Do you believe there’s such a thing as an addiction to the Web? Personally, it’s the kind of nonsense I discount as pop-psych woo-woo. These folks, for example, claim Internet addiction is “a growing epidemic,” pretty alarming considering the whole concept stems from a satire. Dubious as the idea seems, sometimes I wonder. There’s no question I’m spending way too much time blogging and way too little time living real life.
It can’t all be blamed on blogging. About 99 percent of my work is done online, whether it’s editing or teaching. Last night I worked until 12:30 a.m. trying to finish the course prep for the English 101 class that starts next month. Got to bed around 1:00 and then, naturally, awoke at 5:30.
I’m getting fat because I’m not getting enough exercise, and I’m not getting enough exercise because I’m parked in front of the computer from dawn until the middle of the night. Day after day after day. To some extent that’s abetted by the heat: it’s just too darned hot to go out trotting around the park or the desert. But the truth is, this was going on a long time before summer arrived.

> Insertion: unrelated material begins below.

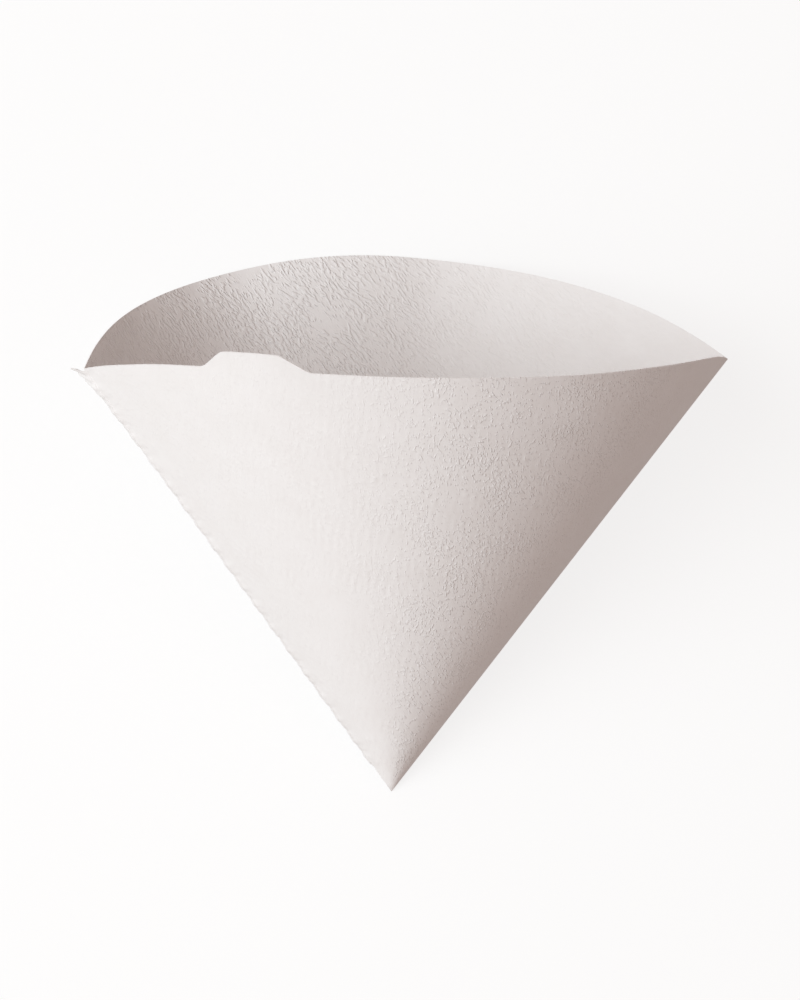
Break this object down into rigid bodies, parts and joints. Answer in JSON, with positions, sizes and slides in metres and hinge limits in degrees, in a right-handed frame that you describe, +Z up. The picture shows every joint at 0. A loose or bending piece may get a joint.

Normally I stumble into the office and start blogging the minute I roll out of the sack. This means starting some time between 3:30 and 5:30 a.m. Write from one to three hours. Then get up, feed the dog, feed myself, in summertime water the outdoor potted plants. Then it’s right straight back to the computer for editing, teaching tasks, Internet cruising, or more blogging. Stuck there till around 2:00 or 3:00 p.m. Get up, grab a snack, sit back down in front of the computer. Come 8:00 or so, realize the dog hasn’t eaten. Feed the dog. Maybe grab another snack; rarely fix a real dinner. Back to the computer until I can’t hold my eyes open, a state that usually occurs around 10:00 or 11:00 p.m. Sometimes when I get up I’m so stiff from having sat in one position for so long, I can barely walk.

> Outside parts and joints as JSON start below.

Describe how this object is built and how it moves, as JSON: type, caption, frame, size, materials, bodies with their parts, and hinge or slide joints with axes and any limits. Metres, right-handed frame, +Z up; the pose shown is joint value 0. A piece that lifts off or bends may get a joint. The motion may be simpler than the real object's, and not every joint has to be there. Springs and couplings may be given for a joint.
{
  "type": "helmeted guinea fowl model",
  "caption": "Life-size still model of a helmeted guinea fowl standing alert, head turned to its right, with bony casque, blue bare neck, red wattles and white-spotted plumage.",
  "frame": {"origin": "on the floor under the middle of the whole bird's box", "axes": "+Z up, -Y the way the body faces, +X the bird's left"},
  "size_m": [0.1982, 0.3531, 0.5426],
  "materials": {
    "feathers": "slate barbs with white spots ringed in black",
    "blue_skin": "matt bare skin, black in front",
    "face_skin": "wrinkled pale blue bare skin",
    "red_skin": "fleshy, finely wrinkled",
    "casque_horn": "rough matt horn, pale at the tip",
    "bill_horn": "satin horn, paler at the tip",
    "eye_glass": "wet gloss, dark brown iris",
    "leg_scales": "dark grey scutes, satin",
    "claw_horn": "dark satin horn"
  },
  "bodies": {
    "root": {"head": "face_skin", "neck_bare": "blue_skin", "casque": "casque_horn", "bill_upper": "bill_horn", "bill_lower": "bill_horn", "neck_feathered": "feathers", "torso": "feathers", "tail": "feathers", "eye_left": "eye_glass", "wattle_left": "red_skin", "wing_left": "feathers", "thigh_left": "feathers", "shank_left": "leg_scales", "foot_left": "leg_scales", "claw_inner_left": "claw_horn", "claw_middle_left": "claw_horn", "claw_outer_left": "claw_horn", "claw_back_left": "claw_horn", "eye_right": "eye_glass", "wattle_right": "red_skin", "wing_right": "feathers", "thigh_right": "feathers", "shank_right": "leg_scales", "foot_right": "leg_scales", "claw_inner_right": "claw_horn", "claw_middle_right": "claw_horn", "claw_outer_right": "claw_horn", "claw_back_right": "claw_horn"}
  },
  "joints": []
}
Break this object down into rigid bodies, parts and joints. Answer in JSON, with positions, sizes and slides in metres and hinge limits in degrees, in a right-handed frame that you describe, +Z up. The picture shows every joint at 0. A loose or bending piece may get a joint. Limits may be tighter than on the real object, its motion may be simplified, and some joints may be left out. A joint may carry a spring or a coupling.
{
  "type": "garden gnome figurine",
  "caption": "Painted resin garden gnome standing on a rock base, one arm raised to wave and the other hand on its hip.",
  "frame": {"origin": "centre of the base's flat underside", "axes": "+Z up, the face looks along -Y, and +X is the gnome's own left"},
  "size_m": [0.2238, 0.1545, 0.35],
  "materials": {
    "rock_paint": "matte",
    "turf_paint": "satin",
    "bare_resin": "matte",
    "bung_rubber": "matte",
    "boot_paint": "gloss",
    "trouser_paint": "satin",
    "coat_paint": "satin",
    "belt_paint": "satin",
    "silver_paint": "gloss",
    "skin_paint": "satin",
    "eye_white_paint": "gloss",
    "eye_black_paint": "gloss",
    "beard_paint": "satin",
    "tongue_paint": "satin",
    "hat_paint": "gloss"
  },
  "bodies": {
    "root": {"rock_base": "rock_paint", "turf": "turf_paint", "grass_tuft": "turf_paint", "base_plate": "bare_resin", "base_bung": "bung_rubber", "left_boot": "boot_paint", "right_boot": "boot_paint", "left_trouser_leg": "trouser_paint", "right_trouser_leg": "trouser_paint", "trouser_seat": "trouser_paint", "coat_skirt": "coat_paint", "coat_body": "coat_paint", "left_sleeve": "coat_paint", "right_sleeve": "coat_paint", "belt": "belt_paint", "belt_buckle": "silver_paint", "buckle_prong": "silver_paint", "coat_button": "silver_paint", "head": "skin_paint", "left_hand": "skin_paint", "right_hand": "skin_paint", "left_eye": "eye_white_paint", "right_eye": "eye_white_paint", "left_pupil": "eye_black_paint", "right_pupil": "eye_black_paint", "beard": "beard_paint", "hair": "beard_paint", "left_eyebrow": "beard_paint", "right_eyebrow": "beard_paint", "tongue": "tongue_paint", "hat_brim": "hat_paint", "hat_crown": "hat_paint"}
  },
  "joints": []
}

Socializing with my friend KJG for a day and a half, I learned that she spends most of her at-home time on her feet. Her house is spotless and her acre of land is immaculate because she’s busy attending to it. My house—the parts you can see around the clutter—is awash in dust and dog-hair dunes because I’m too preoccupied with the computer to clean, and my yard is overgrown and tired-looking because I never bother to trim the plants and my idea of weeding is dribbling a few drops of Round-up here and there.
This. has. gotta. stop.
As I reflected a while back, too much of my supposedly entrepreneurial time is being spent on highly unprofitable endeavors. The teaching makes the most consistent return on time invested, but it’s not returning much. Blogging? Today I made $3 and change; that works out to about a dollar an hour. Editing pays $30 to $60 an hour, but only when there’s some work coming in, which just now is not the case because I’ve been too busy sitting in front of the computer to market myself.

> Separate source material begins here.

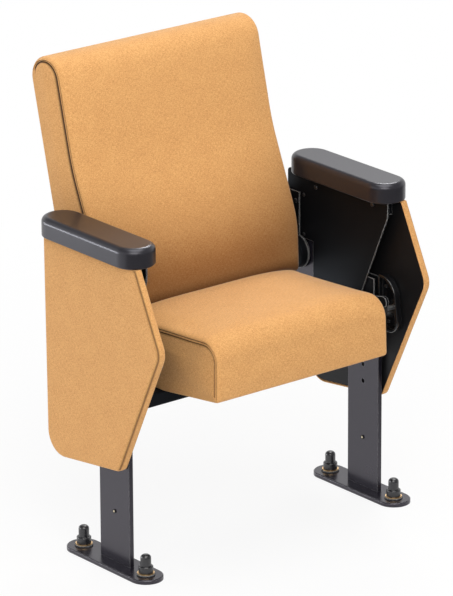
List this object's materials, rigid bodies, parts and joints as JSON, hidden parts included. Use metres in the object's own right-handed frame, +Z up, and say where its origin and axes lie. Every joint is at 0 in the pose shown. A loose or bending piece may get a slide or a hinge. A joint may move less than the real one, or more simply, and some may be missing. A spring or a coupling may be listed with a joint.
{
  "type": "tip up auditorium seat",
  "caption": "Floor-mounted auditorium seat with an upholstered tip-up seat, a leaning padded back, padded side panels, armrests and flat bar legs on foot plates.",
  "frame": {"origin": "on the floor, under the middle of the seat's whole width and depth", "axes": "+Z up, -Y towards the sitter's front, X across the seat; the seat is symmetric about the YZ plane"},
  "size_m": [0.6626, 0.4944, 0.8889],
  "materials": {
    "upholstery": "woven melange cloth over foam",
    "plywood": "plain",
    "black_board": "black lacquer",
    "frame_coat": "satin powder coat",
    "black_coat": "matte powder coat",
    "pad": "satin",
    "shell": "fine grain",
    "gloss_black": "polished",
    "steel": "plain zinc",
    "black_screw": "black oxide",
    "golden": "satin",
    "sleeve": "matte",
    "bearing": "plain"
  },
  "bodies": {
    "stand": {"anchor_caps": "gloss_black", "anchor_nuts": "steel", "anchor_seals": "golden", "anchor_studs": "steel", "anchor_washers": "black_coat", "arm_rail_left": "black_coat", "arm_rail_right": "black_coat", "armrest_left": "pad", "armrest_right": "pad", "armrest_screws": "black_screw", "back_board": "plywood", "back_bolts": "black_screw", "back_boss_left": "black_coat", "back_boss_right": "black_coat", "back_bracket_left": "black_coat", "back_bracket_right": "black_coat", "back_cushion": "upholstery", "back_post_left": "frame_coat", "back_post_right": "frame_coat", "back_rear_panel": "shell", "boss_screws": "black_screw", "bracket_screws": "black_screw", "foot_plate_left": "frame_coat", "foot_plate_right": "frame_coat", "hinge_channel_left": "black_coat", "hinge_channel_right": "black_coat", "housing_screws": "black_screw", "inner_plate_left": "black_coat", "inner_plate_right": "black_coat", "leg_left": "frame_coat", "leg_right": "frame_coat", "leg_rivets": "black_screw", "panel_board_left": "black_board", "panel_board_right": "black_board", "panel_cover_left": "upholstery", "panel_cover_right": "upholstery", "panel_screws": "steel", "panel_spacers": "black_coat", "pivot_shaft_left": "steel", "pivot_shaft_right": "steel", "pivot_spacers": "black_coat", "post_screws": "black_screw", "stop_buffer_left": "sleeve", "stop_buffer_right": "sleeve", "stop_housing_left": "gloss_black", "stop_housing_right": "gloss_black", "stop_peg_left": "steel", "stop_peg_right": "steel", "thrust_rings": "bearing"},
    "seat": {"seat_cushion": "upholstery", "seat_board": "plywood", "seat_underpan": "shell", "seat_beam": "black_coat", "seat_bolts": "steel", "seat_arm_left": "black_coat", "seat_arm_right": "black_coat", "seat_bush_left": "bearing", "seat_bush_right": "bearing", "return_spring_left": "steel", "return_spring_right": "steel"}
  },
  "joints": [
    {"name": "seat_tip", "type": "hinge", "parent": "stand", "child": "seat", "pos_m": [0, -0.0396, 0.368], "axis": [-1, 0, 0], "range_deg": [0, 80], "stiffness_Nm_per_rad": 0.9, "springref_deg": 100.27}
  ]
}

This morning I decided to get up and do something instead of padding into the office. Even though the four-hour nap (these cannot be called “a night’s sleep”) left me struggling to keep my eyes open, I started in on the neglected yardwork. Repotted the long-suffering hibiscus and lashed it to a standpipe so it won’t blow over in the next monsoon wind. Dragged a bunch of pots whose plants have fried in the heat back to the yard-gear storage. Dragged the hose to various plants. Stuck a number of succulent cuttings into the pockets of the murderous giant strawberry pot, probably to be pulled out soon by The Yanker, a curved-bill thrasher with a fetish for small, juicy plants. Washed down the deck, after a fashion.
Then it was back to work on the 101 class, whose “couple” of remaining small tasks expanded to fill all available space. Midafternoon, I fell asleep on the sofa and stayed out till 5:30. Back to the computer; remembered to feed the dog around 8:30. Finally finished—finished!—the course prep and got the entire, endlessly time-consuming BlackBoard lash-up ready to go.
So it is that I write this at 11:19 p.m.
It’s time to consider whether this blog should continue at all, and if so, in what form. Next semester is going to be hectic. Each of my classes is just eight weeks long, and so students will be turning in stuff in every class meeting. Even if I succeed in controlling the time spent reading student papers—which you can be sure I will not—the schedule does not lend itself to spending two, three, or more hours a day writing and cruising the Web.
One option is to demonetize the site, so it no longer feels like a job, and so it doesn’t really matter much whether something gets posted every day.
Another is to change my work habits so as to spend evenings sitting in a more comfortable chair in front of the TV and writing on a laptop, instead of in a bone-crushing desk chair in front of a desktop. This is how Funny started: it was an idle hobby to cut the boredom of the awful, violent and mind-numbing fodder that is prime-time television. After shifting the blog-writing time to early morning, I stopped watching television altogether (because I’m now working into the night, every evening).
And a third is to stop blogging altogether.
I’d be sorry to do that. Funny about Money has become part of my life (obviously) and part of my identity. But I’ve got to get up from in front of the computer. If I can’t find a way to do that in the very near future, some major changes will have to take place.
What do you do to keep this occupation, such as it is, from becoming a preoccupation?